EXERCISE INSTRUCTIONS:
Your answer should be a single number: the count of lines containing "from".

[Data listing]
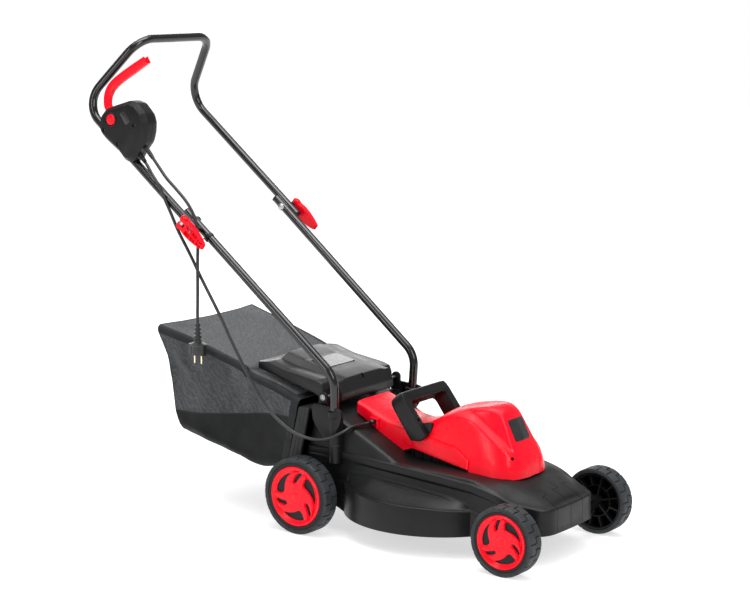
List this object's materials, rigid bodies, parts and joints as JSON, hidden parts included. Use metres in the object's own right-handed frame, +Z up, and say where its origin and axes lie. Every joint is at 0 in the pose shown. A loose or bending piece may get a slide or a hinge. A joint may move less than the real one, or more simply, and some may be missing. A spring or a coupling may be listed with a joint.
{
  "type": "electric lawn mower",
  "caption": "Corded electric rotary lawn mower with a folding tube handle, rear fabric grass bag, hinged rear flap, spring-return switch lever and a spinning blade",
  "frame": {"origin": "on the ground under the middle of the mower", "axes": "+X forwards, from the handle to the nose; +Y to the mower's left; +Z up"},
  "size_m": [1.1659, 0.4098, 1.0237],
  "materials": {
    "red_plastic": "glossy moulded red",
    "black_plastic": "satin moulded black, fine grain",
    "tyre_rubber": "matt black",
    "tube_paint": "gloss black powder coat",
    "steel": "plain zinc-plated steel",
    "brass": "plain",
    "bag_fabric": "open woven mesh, black",
    "cord_sheath": "satin black flexible sheath",
    "cast_aluminium": "as cast"
  },
  "bodies": {
    "root": {"deck": "black_plastic", "motor_cover": "red_plastic", "carry_handle": "black_plastic", "cable_gland": "black_plastic", "motor_base": "black_plastic", "motor_end_shield": "cast_aluminium", "lower_bearing": "steel", "motor_stator": "steel", "upper_bearing": "steel", "motor_capacitor": "black_plastic", "front_axle": "steel", "rear_axle": "steel", "lower_handle_right": "tube_paint", "lower_handle_left": "tube_paint", "flap_hinge_pin": "steel", "flap_spring": "steel", "motor_cable": "cord_sheath"},
    "handle_top": {"upper_handle": "tube_paint", "joint_bolt_right": "steel", "joint_bolt_left": "steel", "lever_pin_right": "steel", "lever_pin_left": "steel", "switch_box_outer": "black_plastic", "switch_box_inner": "black_plastic", "microswitch": "black_plastic", "button_spring": "steel", "lever_spring": "steel", "mains_strain_relief": "cord_sheath", "cable_strain_relief": "cord_sheath", "mains_cord": "cord_sheath", "mains_plug": "cord_sheath", "plug_pin_rear": "brass", "plug_pin_front": "brass"},
    "rotor": {"motor_rotor": "steel", "blade_adapter": "cast_aluminium", "blade_bolt": "steel", "cooling_fan": "black_plastic", "blade": "steel"},
    "flap": {"rear_flap": "black_plastic"},
    "bag": {"grass_bag": "bag_fabric", "bag_mouth_frame": "black_plastic", "bag_frame": "steel"},
    "bail_lever": {"switch_lever": "red_plastic"},
    "button": {"lock_button": "red_plastic"},
    "cam_right": {"cam_lever_right": "red_plastic"},
    "cam_left": {"cam_lever_left": "red_plastic"},
    "front_right_wheel": {"front_right_wheel_tyre": "tyre_rubber", "front_right_wheel_core": "black_plastic", "front_right_wheel_cap": "red_plastic"},
    "front_left_wheel": {"front_left_wheel_tyre": "tyre_rubber", "front_left_wheel_core": "black_plastic", "front_left_wheel_cap": "red_plastic"},
    "rear_right_wheel": {"rear_right_wheel_tyre": "tyre_rubber", "rear_right_wheel_core": "black_plastic", "rear_right_wheel_cap": "red_plastic"},
    "rear_left_wheel": {"rear_left_wheel_tyre": "tyre_rubber", "rear_left_wheel_core": "black_plastic", "rear_left_wheel_cap": "red_plastic"}
  },
  "joints": [
    {"name": "handle_fold", "type": "hinge", "parent": "root", "child": "handle_top", "pos_m": [-0.2983, 0, 0.6328], "axis": [0, 1, 0], "range_deg": [0, 138], "deforming": ["motor_cable"]},
    {"name": "blade_spin", "type": "hinge", "parent": "root", "child": "rotor", "pos_m": [0.2433, 0, 0.1], "axis": [0, 0, 1], "continuous": true},
    {"name": "flap_hinge", "type": "hinge", "parent": "root", "child": "flap", "pos_m": [0.0303, 0, 0.283], "axis": [0, 1, 0], "range_deg": [0, 75], "stiffness_Nm_per_rad": 0.2, "springref_deg": -22.92},
    {"name": "bag_unhook", "type": "slide", "parent": "root", "child": "bag", "axis": [-0.9703, 0, 0.2419], "range_m": [0, 0.12]},
    {"name": "bail_lever_squeeze", "type": "hinge", "parent": "handle_top", "child": "bail_lever", "pos_m": [-0.5037, -0.1765, 0.852], "axis": [0, -1, 0], "range_deg": [0, 15], "stiffness_Nm_per_rad": 0.6, "springref_deg": -11.46},
    {"name": "lock_button_press", "type": "slide", "parent": "handle_top", "child": "button", "axis": [0, 1, 0], "range_m": [0, 0.004], "stiffness_N_per_m": 400, "springref_m": -0.002},
    {"name": "cam_lever_right_open", "type": "hinge", "parent": "handle_top", "child": "cam_right", "pos_m": [-0.2983, -0.1935, 0.6328], "axis": [-0.6315, 0, -0.7754], "range_deg": [0, 150]},
    {"name": "cam_lever_left_open", "type": "hinge", "parent": "handle_top", "child": "cam_left", "pos_m": [-0.2983, 0.1935, 0.6328], "axis": [0.6315, 0, 0.7754], "range_deg": [0, 150]},
    {"name": "front_right_wheel_roll", "type": "hinge", "parent": "root", "child": "front_right_wheel", "pos_m": [0.5133, -0.18355, 0.07], "axis": [0, 1, 0], "continuous": true},
    {"name": "front_left_wheel_roll", "type": "hinge", "parent": "root", "child": "front_left_wheel", "pos_m": [0.5133, 0.18355, 0.07], "axis": [0, 1, 0], "continuous": true},
    {"name": "rear_right_wheel_roll", "type": "hinge", "parent": "root", "child": "rear_right_wheel", "pos_m": [0.0083, -0.18355, 0.0813], "axis": [0, 1, 0], "continuous": true},
    {"name": "rear_left_wheel_roll", "type": "hinge", "parent": "root", "child": "rear_left_wheel", "pos_m": [0.0083, 0.18355, 0.0813], "axis": [0, 1, 0], "continuous": true}
  ]
}
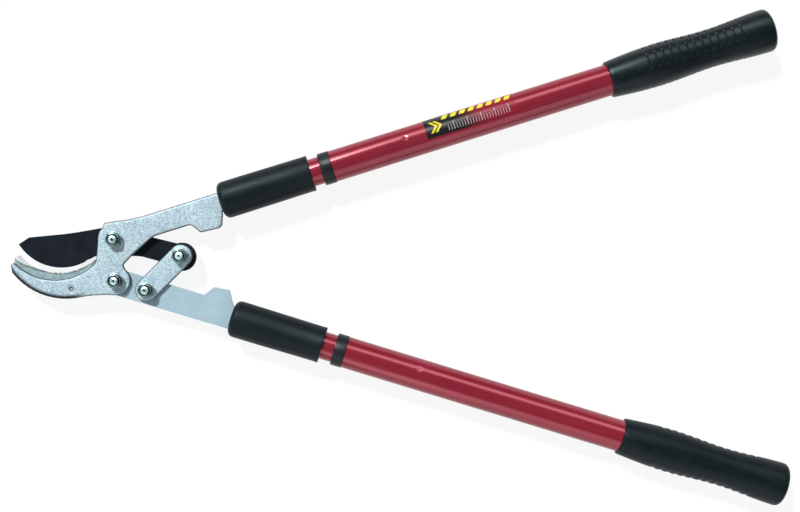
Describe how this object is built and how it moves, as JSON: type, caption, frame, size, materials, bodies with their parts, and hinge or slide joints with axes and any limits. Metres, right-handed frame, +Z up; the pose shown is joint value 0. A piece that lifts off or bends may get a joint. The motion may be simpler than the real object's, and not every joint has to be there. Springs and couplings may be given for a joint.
{
  "type": "telescopic lopper",
  "caption": "Compound-action bypass lopper with a hooked jaw, black blade and two telescopic red arms with black grips, lying flat with its pivot nuts up.",
  "frame": {"origin": "middle of the bounding box in plan, at the level of its lowest point, which is the underside of the grips", "axes": "+X runs from the cutting head to the grip ends, the longest extent; +Y is toward the arm that carries the hooked jaw; +Z is up, away from the ground the tool lies on, and out of the nut side of the pivots"},
  "size_m": [0.6848, 0.4366, 0.0382],
  "materials": {
    "spangled_zinc": "hot-dip zinc with large spangles, half matt",
    "pale_steel": "pale zinc coated steel, smooth",
    "bright_zinc": "bright zinc plated steel",
    "black_coating": "matt black non-stick coating",
    "red_enamel": "glossy red enamel",
    "black_rubber": "soft black rubber, satin",
    "black_plastic": "black moulded plastic",
    "grey_plastic": "dark grey moulded plastic"
  },
  "bodies": {
    "root": {"hook_plate": "spangled_zinc", "counter_plate": "bright_zinc", "counter_rivet": "bright_zinc", "blade_pivot_bolt": "bright_zinc", "blade_pivot_nut": "bright_zinc", "blade_pivot_washer": "bright_zinc", "handle_pivot_bolt": "bright_zinc", "handle_pivot_nut": "bright_zinc", "handle_pivot_washer": "bright_zinc", "upper_tang_plug": "grey_plastic", "upper_tang_rivet_1": "bright_zinc", "upper_tang_rivet_2": "bright_zinc", "upper_sleeve": "black_rubber", "upper_inner_tube": "red_enamel", "upper_lock_stem": "grey_plastic", "upper_lock_clip": "bright_zinc"},
    "blade_body": {"blade": "black_coating"},
    "link_body": {"link": "spangled_zinc", "tail_pivot_spacer": "bright_zinc", "tail_pivot_bolt": "bright_zinc", "tail_pivot_nut": "bright_zinc", "tail_pivot_washer": "bright_zinc", "lever_pivot_bolt": "bright_zinc", "lever_pivot_nut": "bright_zinc", "lever_pivot_washer": "bright_zinc"},
    "lower_handle": {"lower_handle_plate": "pale_steel", "lower_tang_plug": "grey_plastic", "lower_tang_rivet_1": "bright_zinc", "lower_tang_rivet_2": "bright_zinc", "lower_sleeve": "black_rubber", "lower_inner_tube": "red_enamel", "lower_lock_stem": "grey_plastic", "lower_lock_clip": "bright_zinc"},
    "upper_lock": {"upper_lock_cone": "bright_zinc", "upper_lock_expander": "black_plastic"},
    "upper_outer": {"upper_outer_tube": "red_enamel", "upper_guide_bush": "black_plastic", "upper_grip": "black_rubber"},
    "lower_lock": {"lower_lock_cone": "bright_zinc", "lower_lock_expander": "black_plastic"},
    "lower_outer": {"lower_outer_tube": "red_enamel", "lower_guide_bush": "black_plastic", "lower_grip": "black_rubber"}
  },
  "joints": [
    {"name": "handle_pivot", "type": "hinge", "parent": "root", "child": "lower_handle", "pos_m": [-0.24989, -0.02065, 0.0191], "axis": [0, 0, 1], "range_deg": [-35, 30]},
    {"name": "blade_pivot", "type": "hinge", "parent": "root", "child": "blade_body", "pos_m": [-0.25119, 0.01575, 0.0191], "axis": [0, 0, 1], "range_deg": [-17, 14.5]},
    {"name": "link_pivot", "type": "hinge", "parent": "blade_body", "child": "link_body", "pos_m": [-0.19292, 0.00146, 0.0191], "axis": [0, 0, 1], "range_deg": [-13.5, 15.5]},
    {"name": "upper_twist", "type": "hinge", "parent": "root", "child": "upper_lock", "pos_m": [-0.15798, 0.04937, 0.0191], "axis": [0.9542, 0.299, 0], "range_deg": [0, 90]},
    {"name": "upper_slide", "type": "slide", "parent": "upper_lock", "child": "upper_outer", "axis": [0.9542, 0.299, 0], "range_m": [0, 0.29]},
    {"name": "lower_twist", "type": "hinge", "parent": "lower_handle", "child": "lower_lock", "pos_m": [-0.14814, -0.05312, 0.0191], "axis": [0.9566, -0.2915, 0], "range_deg": [0, 90]},
    {"name": "lower_slide", "type": "slide", "parent": "lower_lock", "child": "lower_outer", "axis": [0.9566, -0.2915, 0], "range_m": [0, 0.29]}
  ],
  "couplings": [
    {"joint": "blade_pivot", "follows": "handle_pivot", "ratio": 0.46},
    {"joint": "link_pivot", "follows": "handle_pivot", "ratio": -0.42}
  ]
}
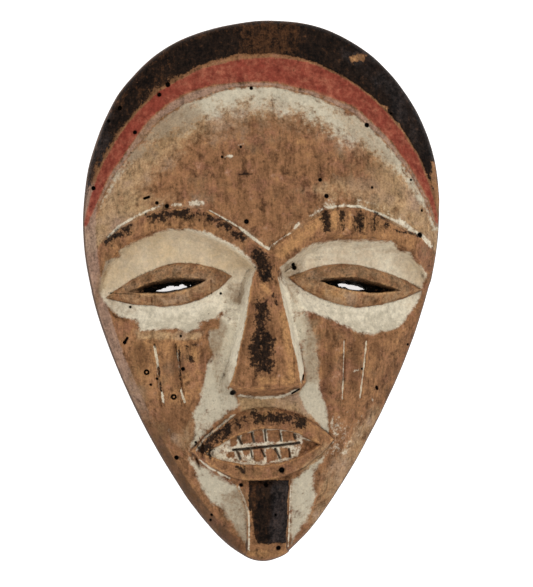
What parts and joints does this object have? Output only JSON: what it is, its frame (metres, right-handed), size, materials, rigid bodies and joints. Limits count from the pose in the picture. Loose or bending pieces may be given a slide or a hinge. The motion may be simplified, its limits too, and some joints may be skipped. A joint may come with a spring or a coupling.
{
  "type": "miniature mask",
  "caption": "Small carved wooden face mask with slit eyes, wedge nose, bared teeth and a chin block, hollow behind, lying face up on its rim.",
  "frame": {"origin": "in the plane of the flat back rim, under the middle of the outline", "axes": "+X to the viewer's right, +Y from the chin to the crown, +Z out of the face; the mask lies on its rim"},
  "size_m": [0.126, 0.19, 0.046],
  "materials": {
    "carved_wood": "worn orange-brown wood with cream, red and black pigment"
  },
  "bodies": {
    "root": {"mask": "carved_wood"}
  },
  "joints": []
}
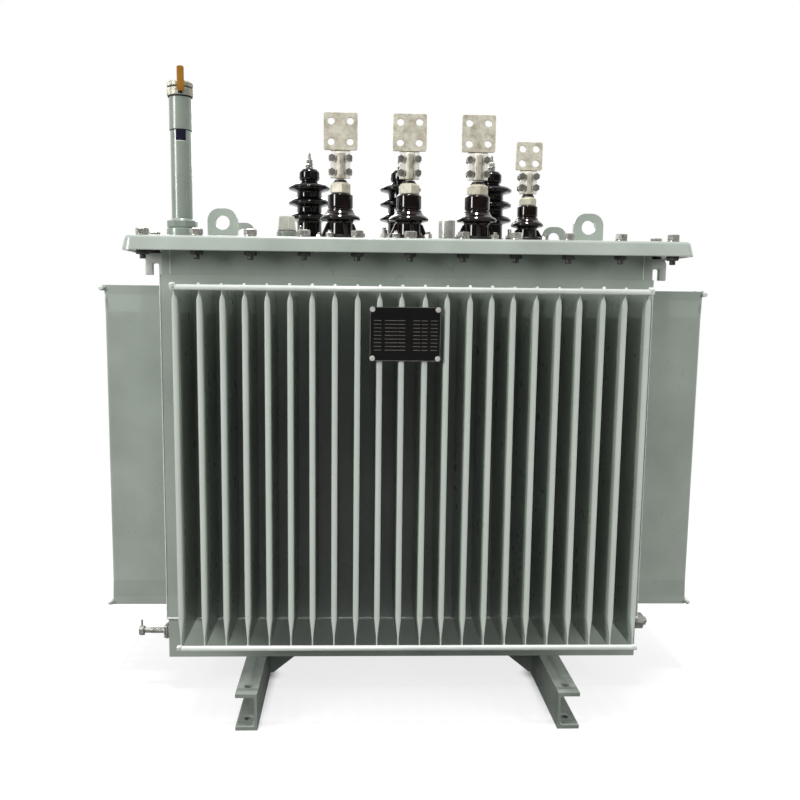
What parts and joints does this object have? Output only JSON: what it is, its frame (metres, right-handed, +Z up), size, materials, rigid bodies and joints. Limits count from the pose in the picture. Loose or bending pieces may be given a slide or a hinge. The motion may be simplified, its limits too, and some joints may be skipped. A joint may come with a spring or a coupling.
{
  "type": "oil-filled distribution transformer",
  "caption": "Oil-filled distribution transformer: finned tank on channel feet, bolted lid with porcelain bushings, four-hole palms, lifting lugs and an oil gauge tube.",
  "frame": {"origin": "on the floor, at the middle of the footprint", "axes": "+X along the tank to the neutral bushing's end, +Y from the low-voltage side to the high-voltage side, +Z up"},
  "size_m": [1.4028, 0.84, 1.392],
  "materials": {
    "tank_paint": "semi-gloss grey-green enamel over steel",
    "gasket_rubber": "matt",
    "glazed_porcelain": "glazed dark brown porcelain",
    "zinc_steel": "zinc-plated",
    "clamp_iron": "cast, dark",
    "tinned_copper": "tinned, satin",
    "tinned_brass": "tinned, satin",
    "sight_glass": "dark glass",
    "cap_metal": "turned and polished",
    "lever_orange": "moulded",
    "filler_plastic": "cream, knurled",
    "plate_black": "black, satin"
  },
  "bodies": {
    "root": {"left_foot": "tank_paint", "right_foot": "tank_paint", "foot_gussets": "tank_paint", "tank_floor": "tank_paint", "base_frame": "tank_paint", "front_wall": "tank_paint", "back_wall": "tank_paint", "left_wall": "tank_paint", "right_wall": "tank_paint", "front_fins": "tank_paint", "back_fins": "tank_paint", "left_fins": "tank_paint", "right_fins": "tank_paint", "fin_rods": "tank_paint", "tank_flange": "tank_paint", "lid_gasket": "gasket_rubber", "lid": "tank_paint", "lug_front_left": "tank_paint", "lug_front_right": "tank_paint", "lug_back_left": "tank_paint", "lug_back_right": "tank_paint", "left_hooks": "tank_paint", "right_hooks": "tank_paint", "high_bushing_1": "glazed_porcelain", "high_terminal_1": "zinc_steel", "high_bushing_2": "glazed_porcelain", "high_terminal_2": "zinc_steel", "high_bushing_3": "glazed_porcelain", "high_terminal_3": "zinc_steel", "high_clamp_rings": "clamp_iron", "low_bushing_a": "glazed_porcelain", "low_bushing_b": "glazed_porcelain", "low_bushing_c": "glazed_porcelain", "low_bushing_neutral": "glazed_porcelain", "low_clamp_rings": "clamp_iron", "low_palm_a": "tinned_copper", "low_palm_b": "tinned_copper", "low_palm_c": "tinned_copper", "low_palm_neutral": "tinned_copper", "low_nuts": "tinned_brass", "low_studs": "tinned_brass", "low_front_jaws": "tinned_copper", "gauge_base": "tank_paint", "gauge_tube": "tank_paint", "gauge_window": "sight_glass", "gauge_cap": "cap_metal", "gauge_lever": "lever_orange", "filler_cap": "filler_plastic", "tap_changer_cover": "cap_metal", "drain_valve": "zinc_steel", "earth_terminal": "zinc_steel", "nameplate": "plate_black"}
  },
  "joints": []
}
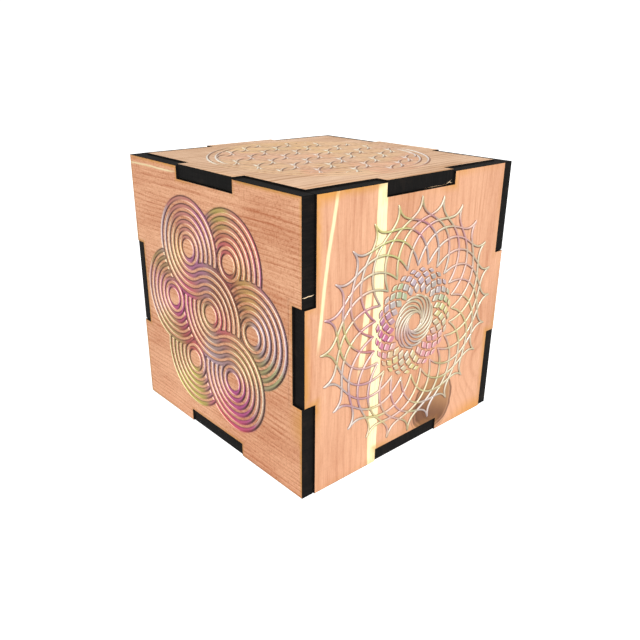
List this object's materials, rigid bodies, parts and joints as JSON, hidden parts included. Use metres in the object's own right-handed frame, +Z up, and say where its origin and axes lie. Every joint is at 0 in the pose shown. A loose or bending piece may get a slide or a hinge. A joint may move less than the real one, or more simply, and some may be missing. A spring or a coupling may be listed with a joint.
{
  "type": "wooden puzzle box",
  "caption": "Laser-cut cedar puzzle box with finger-jointed walls, geometric face ornaments and a lift-off lid held by hidden sliding pins.",
  "frame": {"origin": "centre of the box's footprint, on the surface it stands on", "axes": "+Z up through the lid; -Y is the face with the raised rosette, -X the face with the ring pattern"},
  "size_m": [0.1348, 0.1348, 0.134],
  "materials": {
    "cedar_wall": "satin, sanded aromatic cedar",
    "cedar_lid": "satin, sanded aromatic cedar",
    "cedar_base": "satin, sanded aromatic cedar",
    "cedar_lock": "matt, unsanded cedar with charred cut edges",
    "steel_pin": "ground steel dowel pin",
    "charred_edge": "matt black, laser charred",
    "pearl_paint": "pearlescent colour-shift paint"
  },
  "bodies": {
    "case": {"front_panel": "cedar_wall", "back_panel": "cedar_wall", "left_panel": "cedar_wall", "right_panel": "cedar_wall", "base_panel": "cedar_base", "pocket_cap_front": "cedar_lock", "pocket_channel_front": "cedar_lock", "pocket_cover_front": "cedar_lock", "pocket_cap_right": "cedar_lock", "pocket_channel_right": "cedar_lock", "pocket_cover_right": "cedar_lock", "pocket_cap_back": "cedar_lock", "pocket_channel_back": "cedar_lock", "pocket_cover_back": "cedar_lock", "pocket_cap_left": "cedar_lock", "pocket_channel_left": "cedar_lock", "pocket_cover_left": "cedar_lock"},
    "lid": {"lid_panel": "cedar_lid", "plug_top_plate": "cedar_lock", "plug_channel_plate": "cedar_lock", "plug_bottom_plate": "cedar_lock"},
    "lock_pin_front": {"lock_pin_front": "steel_pin"},
    "lock_pin_right": {"lock_pin_right": "steel_pin"},
    "lock_pin_back": {"lock_pin_back": "steel_pin"},
    "lock_pin_left": {"lock_pin_left": "steel_pin"}
  },
  "joints": [
    {"name": "lid_lift", "type": "slide", "parent": "case", "child": "lid", "axis": [0, 0, 1], "range_m": [0, 0.12]},
    {"name": "lock_pin_front_slide", "type": "slide", "parent": "case", "child": "lock_pin_front", "axis": [0, 1, 0], "range_m": [0, 0.008]},
    {"name": "lock_pin_right_slide", "type": "slide", "parent": "case", "child": "lock_pin_right", "axis": [-1, 0, 0], "range_m": [0, 0.008]},
    {"name": "lock_pin_back_slide", "type": "slide", "parent": "case", "child": "lock_pin_back", "axis": [0, -1, 0], "range_m": [0, 0.008]},
    {"name": "lock_pin_left_slide", "type": "slide", "parent": "case", "child": "lock_pin_left", "axis": [1, 0, 0], "range_m": [0, 0.008]}
  ]
}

RESPONSE TO THIS EXERCISE:
6